NIH Director Calls for COVID Conspiracists to be “Brought to Justice”
National Institutes of Health (NIH) Director Francis Collins has angrily called for anyone who spreads “misinformation” about COVID-19 online to be “brought to justice.”
“Conspiracies are winning here. Truth is losing. That’s a really serious indictment of the way in which our society seems to be traveling,” Collins told the Washington Post.
Citing an onslaught of angry messages directed at Dr.
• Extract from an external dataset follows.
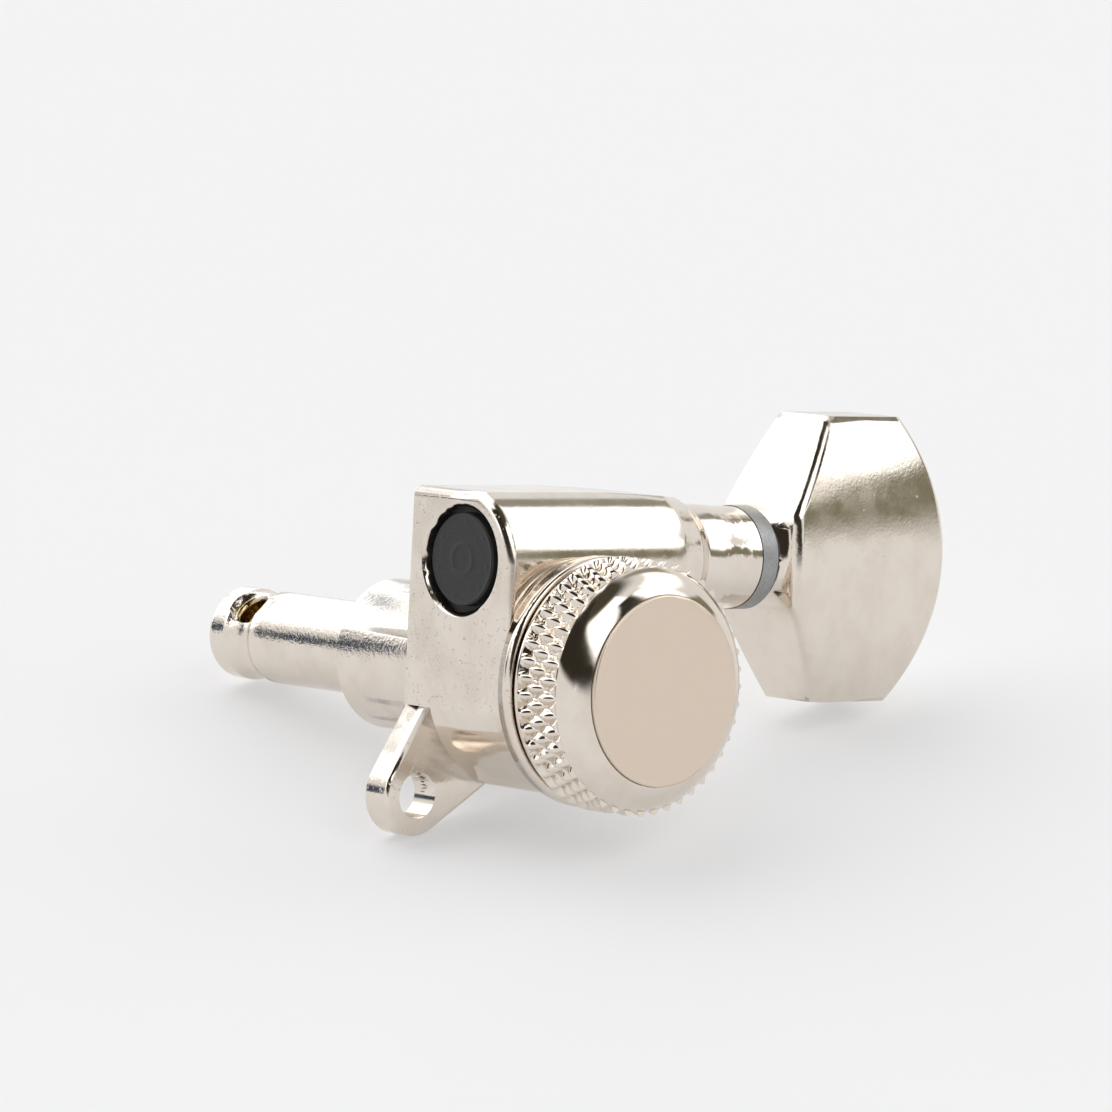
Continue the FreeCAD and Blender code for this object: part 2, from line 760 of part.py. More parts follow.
def make_worm():
    """Worm with its shaft, thrust collar, flatted tang and threaded screw hole."""
    body = new_body("worm_shaft")
    core = S["worm_core_radius"]
    turned(body, "worm_turned", [
        (ZERO, -plug_back + S["end_gap"] * 2), (core, -plug_back + S["end_gap"] * 2),
        (core, collar_start), (S["collar_radius"], collar_start), (S["collar_radius"], collar_end),
        (S["shaft_radius"], collar_end), (S["shaft_radius"], button_start),
        (S["tang_radius"], button_start), (S["tang_radius"], tang_end),
        (ZERO, tang_end)], "V_Axis")
    hole = S["screw_radius"]
    depth = tang_end - S["screw_grip"] - S["end_gap"] * 4
    turned(body, "screw_hole", [(ZERO, depth), (hole, depth), (hole, tang_end + S["overrun"]),
                                (ZERO, tang_end + S["overrun"])], "V_Axis", cut=True)
    flat = sketch_on(body, "tang_flat_outline", "XY_Plane")
    reach = S["tang_radius"] + S["overrun"]
    add_loop(flat, [(S["tang_flat"], button_start), (reach, button_start),
                    (reach, tang_end + S["overrun"]), (S["tang_flat"], tang_end + S["overrun"])])
    cut_through(body, "tang_flat_cut", flat)

    # The thread passes the gear's middle a quarter turn after the side where its section
    # is drawn, so it starts a turn and a quarter before the middle.
    crest = S["worm_pitch_radius"] + tooth_module
    flank = S["flank_slope_share"]
    foot = core - S["end_gap"] * 2
    half_pitch_line = tooth_pitch * S["worm_thread_share"] / 2
    half_crest = half_pitch_line - tooth_module * flank
    half_foot = half_pitch_line + (S["worm_pitch_radius"] - foot) * flank
    start = -(tooth_pitch + tooth_pitch / 4)
    thread = add_loop(sketch_on(body, "thread_section", "XY_Plane"), [
        (foot, start - half_foot), (foot, start + half_foot),
        (crest, start + half_crest), (crest, start - half_crest)])
    doc.recompute()
    helix = body.newObject("PartDesign::AdditiveHelix", "worm_thread")
    helix.Profile = thread
    helix.ReferenceAxis = (thread, ["V_Axis"])
    helix.Mode = 0
    bind(helix, "Pitch", tooth_pitch)
    bind(helix, "Height", tooth_pitch * S["thread_turns"])
    helix.LeftHanded = False
    helix.Reversed = False
    doc.recompute()
    return body


def make_spring_washer():
    """Dished washer under the button, which keeps the worm free of play."""
    body = new_body("spring_washer")
    inner = S["shaft_radius"] + S["end_gap"]
    outer = S["spring_washer_radius"]
    rise = S["spring_washer_rise"]
    thick = S["spring_washer_thickness"]
    turned(body, "dished", [(inner, grey_end + rise), (outer, grey_end), (outer, grey_end + thick),
                            (inner, grey_end + rise + thick)], "V_Axis")
    return body


def make_button():
    """Metal button: six-sided outline, crowned on both broad sides, bevelled rims."""
    body = new_body("button")
    high = S["button_half_height"]
    corner = S["button_corner_height"]
    inner_end = button_inner + S["button_end_inset"]
    outer_end = inner_end + S["button_end_width"]
    # The outer edge is an arc through the two ends and the middle.
    rise = button_outer - outer_end
    radius = (high * high / rise + rise) / 2
    outline = sketch_on(body, "button_outline", "YZ_Plane")
    add_loop(outline, [(inner_end, high), (button_inner, corner), (button_inner, -corner),
                       (inner_end, -high), (outer_end, -high), (outer_end, high)],
             {4: (button_outer - radius, ZERO, 1)})
    thick = S["button_half_middle"] + S["overrun"]
    slab = body.newObject("PartDesign::Pad", "button_slab")
    slab.Profile = outline
    bind(slab, "Length", thick * 2)
    slab.Midplane = True
    doc.recompute()

    # Both broad sides are arcs, thickest on the shaft's line.
    crown = S["button_half_middle"] - S["button_half_end"]
    crown_radius = (high * high / crown + crown) / 2
    middle = S["button_half_middle"]
    far = middle + S["overrun"] * 2
    tall = high + S["overrun"]
    tall_inset = tall * tall / crown_radius / 2
    edge = middle - tall_inset
    for side, name in ((1, "back"), (-1, "front")):
        crowned = sketch_on(body, f"crown_{name}_outline", "XZ_Plane")
        corners = [(edge * side, -tall), (edge * side, tall), (far * side, tall), (far * side, -tall)]
        add_loop(crowned, corners, {0: ((middle - crown_radius) * side, ZERO, side)})
        cut_through(body, f"crown_{name}", crowned)

    boss = add_circle(sketch_on(body, "boss_outline", "XZ_Plane", -button_start),
                      (ZERO, ZERO), S["button_boss_radius"])
    padded(body, "boss", boss, S["button_boss_length"] * 2, reverse=True)

    def inner_rim(edge, middle_point):
        boss_reach = (S["button_boss_radius"] + S["end_gap"]).value
        off_line = math.hypot(middle_point.x, middle_point.z) > boss_reach
        on_side = abs(middle_point.x) > S["button_half_end"].value / 2
        return (off_line and on_side and edge.Length > corner.value
                and middle_point.y < inner_end.value + S["end_gap"].value)

    softened(body, "Chamfer", "button_bevel", S["button_bevel"], inner_rim)

    def outer_rim(edge, middle_point):
        return middle_point.y > outer_end.value + S["end_gap"].value and edge.Length > high.value

    softened(body, "Fillet", "button_round", S["button_round"], outer_rim)

    gap = S["end_gap"]
    tang = S["tang_radius"] + gap
    screw = S["screw_radius"] + gap
    head = S["screw_head_radius"] + gap
    turned(body, "screw_way", [
        (ZERO, button_start - gap), (screw, button_start - gap),
        (screw, screw_seat), (head, screw_seat),
        (head, button_outer + S["overrun"]), (ZERO, button_outer + S["overrun"])], "V_Axis", cut=True)
    socket = sketch_on(body, "tang_socket_outline", "XZ_Plane", -button_start)
    flatted_loop(socket, tang, S["tang_flat"] + gap)
    before = body.Shape.Volume
    pocket = body.newObject("PartDesign::Pocket", "tang_socket")
    pocket.Profile = socket
    bind(pocket, "Length", S["tang_length"] + gap)
    doc.recompute()
    if body.Shape.Volume >= before:
        raise RuntimeError("the tang's socket cuts nothing")
    return body


def make_button_screw():
    """Slotted screw that draws the button on to the worm's tang."""
    body = new_body("button_screw")
    head_end = screw_seat + S["screw_head_length"]
    turned(body, "screw_turned", [
        (ZERO, tang_end - S["screw_grip"]), (S["screw_radius"], tang_end - S["screw_grip"]),
        (S["screw_radius"], screw_seat), (S["screw_head_radius"], screw_seat),
        (S["screw_head_radius"], head_end), (ZERO, head_end)], "V_Axis")
    slot = sketch_on(body, "slot_outline", "YZ_Plane")
    half = S["screw_slot"] / 2
    bottom = head_end - S["screw_slot"]
    over = head_end + S["overrun"]
    add_loop(slot, [(bottom, -half), (over, -half), (over, half), (bottom, half)])
    cut_through(body, "slot", slot)
    return body


def make_lock_pin():
    """Pin that the thumbwheel drives along the post's hollow on to the string."""
    body = new_body("lock_pin")
    section = sketch_on(body, "pin_section", "YZ_Plane", -pin_tip)
    padded(body, "pin_rod", flatted_loop(section, S["pin_radius"], S["pin_flat"]), pin_back + pin_tip)
    return body


def make_pin_guide():
    """Guide in the post, whose flatted hole keeps the pin from turning."""
    gap = S["running_gap"]
    body = ring("pin_guide", S["pin_flat"] / 2, S["stem_radius"] + gap, guide_front, guide_back)
    hole = sketch_on(body, "guide_hole_outline", "YZ_Plane", guide_front)
    flatted_loop(hole, S["pin_radius"] + gap, S["pin_flat"] + gap)
    cut_through(body, "guide_hole", hole)
    return body


def make_lock_nut():
    """Flanged sleeve fixed in the thumbwheel, threaded on the lock pin."""
    body = new_body("lock_nut")
    hole = S["pin_radius"] + S["running_gap"]
    turned(body, "nut_turned", [
        (stem_front, hole), (stem_front, S["stem_radius"]), (flange_front, S["stem_radius"]),
        (flange_front, S["stem_flange_radius"]), (flange_back, S["stem_flange_radius"]),
        (flange_back, hole)])
    return body


def make_thumbwheel():
    """Knurled wheel: web on the post's end, hollow for nut and clip, domed shoulder."""
    body = new_body("thumbwheel")
    bore = S["journal_radius"] + S["running_gap"]
    web_back = wheel_front + S["wheel_web"]
    turned(body, "wheel_turned", [
        (wheel_front, bore), (wheel_front, S["wheel_rim_radius"]),
        (knurl_front, S["wheel_rim_radius"]), (knurl_front, S["wheel_radius"]),
        (knurl_back, S["wheel_radius"]), (wheel_back, S["wheel_radius"]),
        (wheel_back, S["disc_radius"]), (disc_front, S["disc_radius"]),
        (disc_front, S["stem_flange_radius"]), (flange_front, S["stem_flange_radius"]),
        (flange_front, S["wheel_bore_radius"]), (web_back, S["wheel_bore_radius"]),
        (web_back, bore)])
    outer = S["wheel_radius"].value
    softened(body, "Fillet", "wheel_shoulder_round", S["wheel_shoulder"],
             lambda edge, middle: near(math.hypot(middle.y, middle.z), outer)
             and near(middle.x, wheel_back.value))
    for name, hand in (("right", 1), ("left", -1)):
        cut_knurl(body, name, hand)
    return body


def cut_knurl(body, name, hand):
    """Cut one family of the knurl's straight slanting grooves, all round the wheel.

    Args:
        body: the thumbwheel.
        name: the family's name.
        hand: 1 for grooves that slant to one side and -1 for the other.
    """
    bottom = S["wheel_radius"] - S["knurl_depth"]
    top = S["wheel_radius"] + S["knurl_depth"]
    half = (top - bottom) * sine_of(S["knurl_flank"]) / cosine_of(S["knurl_flank"])
    middle = knurl_front + S["knurl_width"] / 2
    slant = S["knurl_slant"] * hand
    groove = body.newObject("Sketcher::SketchObject", f"knurl_{name}_outline")
    groove.AttachmentSupport = [(origin_item(body, "YZ_Plane"), "")]
    groove.MapMode = "FlatFace"
    groove.AttachmentOffset = Placement(Vector(0, 0, middle.value),
                                        Rotation(Vector(0, 1, 0), slant.value))
    bind(groove, "AttachmentOffset.Base.z", middle)
    bind(groove, "AttachmentOffset.Rotation.Angle", slant)
    add_loop(groove, [(ZERO, bottom), (half, top), (-half, top)])
    before = body.Shape.Volume
    cut = body.newObject("PartDesign::Pocket", f"knurl_{name}_groove")
    cut.Profile = groove
    cut.Midplane = True
    bind(cut, "Length", S["knurl_width"] * 2)
    doc.recompute()
    if body.Shape.Volume >= before:
        raise RuntimeError(f"the {name} knurl cuts nothing")
    pattern_round(body, f"knurl_{name}_grooves", cut, S["knurl_grooves"])


def pattern_round(body, name, feature, count):
    """Repeat a cut evenly round the post's axis."""
    around = body.newObject("PartDesign::PolarPattern", name)
    around.Originals = [feature]
    around.Axis = (origin_item(body, "X_Axis"), [""])
    around.Angle = 360
    bind(around, "Occurrences", count)
    body.Tip = around
    doc.recompute()


def make_face_disc():
    """Bare brushed disc that closes the thumbwheel's face."""
    body = new_body("face_disc")
    turned(body, "disc_turned", [
        (disc_front, ZERO), (disc_front, S["disc_radius"]), (disc_back, S["disc_radius"]),
        (disc_back, ZERO)])
    softened(body, "Fillet", "disc_round", S["disc_round"],
             lambda edge, middle: near(middle.x, disc_back.value)
             and near(math.hypot(middle.y, middle.z), S["disc_radius"].value))
    return body


gap = S["running_gap"]
on_post = [
    make_housing(),
    make_cover(),
    ring("post_sleeve", S["post_radius"] + gap, S["sleeve_radius"],
         -S["hub_length"] + S["end_gap"] * 4, -S["sleeve_lip"]),
    ring("gear_washer", S["post_radius"] + gap, chamber_radius - S["end_gap"] * 4,
         S["floor_wall"], gear_washer_back),
    ring("cover_bush", S["journal_radius"] + gap, S["cover_bush_radius"], cover_front, cover_back),
    make_string_post(),
    make_gear(),
    clip("gear_clip", S["journal_radius"] - S["clip_groove_depth"], gear_back),
    clip("wheel_clip", S["journal_radius"] - S["clip_groove_depth"], wheel_clip_front),
    make_pin_guide(),
    make_lock_pin(),
    make_lock_nut(),
    make_thumbwheel(),
    make_face_disc(),
    ring("wheel_washer", S["journal_radius"] + gap, S["wheel_washer_radius"],
         cover_back + S["wheel_washer_gap"], wheel_front),
]
on_worm = [
    make_plug(),
    ring("end_bush", S["worm_core_radius"] + gap, S["worm_bore_radius"],
         -plug_back, -bush_back, "V_Axis"),
    ring("worm_washer", S["shaft_radius"] + gap, S["worm_bore_radius"],
         S["worm_bore_end"] - S["worm_washer_thickness"], S["worm_bore_end"], "V_Axis"),
    ring("neck_bush", S["shaft_radius"] + gap, S["neck_bore_radius"],
         S["worm_bore_end"], S["neck_end"], "V_Axis"),
    make_worm(),
    ring("grey_washer", S["shaft_radius"] + gap, S["grey_washer_radius"],
         grey_start, grey_end, "V_Axis"),
    make_spring_washer(),
    make_button(),
    make_button_screw(),
]
doc.recompute()
for piece in on_post:
    piece.Placement = LYING
for piece in on_worm:
    piece.Placement = LYING.multiply(WORM_LINE)
doc.recompute()

for item in doc.Objects:
    if "Invalid" in item.State or "Error" in item.State:
        raise RuntimeError(f"{item.Label} failed: {item.State}")
os.makedirs("parts", exist_ok=True)
for piece in on_post + on_worm:
    shape = piece.Shape
    if shape.isNull() or not shape.isValid() or len(shape.Solids) != 1:
        raise RuntimeError(f"{piece.Label} is not one valid solid")
    shape.exportStep(f"parts/{piece.Label}.step")
    print(f"{piece.Label}: {shape.Volume:.2f} cubic millimetres")
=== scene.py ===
"""Looks of a locking guitar tuning machine that lies on a pale studio table.

The machine's own axes are read from the frame's joints: X runs along the string post
towards the thumbwheel, Y along the worm towards the button, and Z from the post to the
worm. Sizes are in millimetres in those axes, and become metres as a mesh is made.
"""
import json
import logging
import math
from abc import ABC, abstractmethod
from dataclasses import dataclass
from enum import Enum
from typing import Callable, Optional, Sequence, Union

import bmesh
import bpy
import numpy as np
from mathutils import Matrix, Vector


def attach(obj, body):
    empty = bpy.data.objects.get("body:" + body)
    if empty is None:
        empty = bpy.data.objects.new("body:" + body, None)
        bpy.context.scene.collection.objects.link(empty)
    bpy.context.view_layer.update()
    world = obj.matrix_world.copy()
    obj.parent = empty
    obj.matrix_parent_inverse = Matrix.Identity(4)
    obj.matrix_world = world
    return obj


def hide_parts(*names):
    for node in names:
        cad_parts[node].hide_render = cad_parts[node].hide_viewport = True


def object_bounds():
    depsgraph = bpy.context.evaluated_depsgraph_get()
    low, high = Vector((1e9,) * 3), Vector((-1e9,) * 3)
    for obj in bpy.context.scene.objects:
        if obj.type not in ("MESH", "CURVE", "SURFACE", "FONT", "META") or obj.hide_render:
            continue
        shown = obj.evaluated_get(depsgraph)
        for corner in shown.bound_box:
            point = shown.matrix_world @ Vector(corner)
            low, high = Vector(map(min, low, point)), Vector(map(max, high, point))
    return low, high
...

Anthony Fauci, who Collins appears to believe is above criticism, the bureaucrat demanded that those responsible for such behavior should be identified and “brought to justice.”
The article cited one such example of “misinformation” being Fauci’s involvement in barbaric experiments conducted on dogs by the National Institute of Allergy and Infectious Diseases (NIAID), despite the fact that such cruelty factually occurred under Fauci’s leadership.
While Collins didn’t specify precisely what he meant by “brought to justice,” Pfizer CEO Albert Bourla previously asserted that individuals who spread false information about COVID vaccines are “criminals” who “have literally cost millions of lives.”
That’s an interesting benchmark given that it was once considered false to claim that COVID vaccines didn’t stop the vaccinated spreading COVID, which is now an all too obvious fact.
Quite what constitutes “misinformation” about COVID-19 is anyone’s guess given that several things that turned out to be plausible or true, such as the origin of the virus behind the Wuhan lab, were once deemed to be “misinformation.”
It seems likely that whatever the National Institutes of Health, Anthony Fauci or Pfizer deem to be “misinformation” will become the standard.
As we previously highlighted, efforts to brand those who question the safety and efficacy of products manufactured by pharmaceutical corporations that have been plagued by a myriad of historical scandals are also underway in the UK.
The Online Safety Bill, described as “the flagship legislation to combat abuse and hatred on the internet,” will apparently include a provision that jails “antivaxers spreading false information that they know to be untrue” for a period of two years.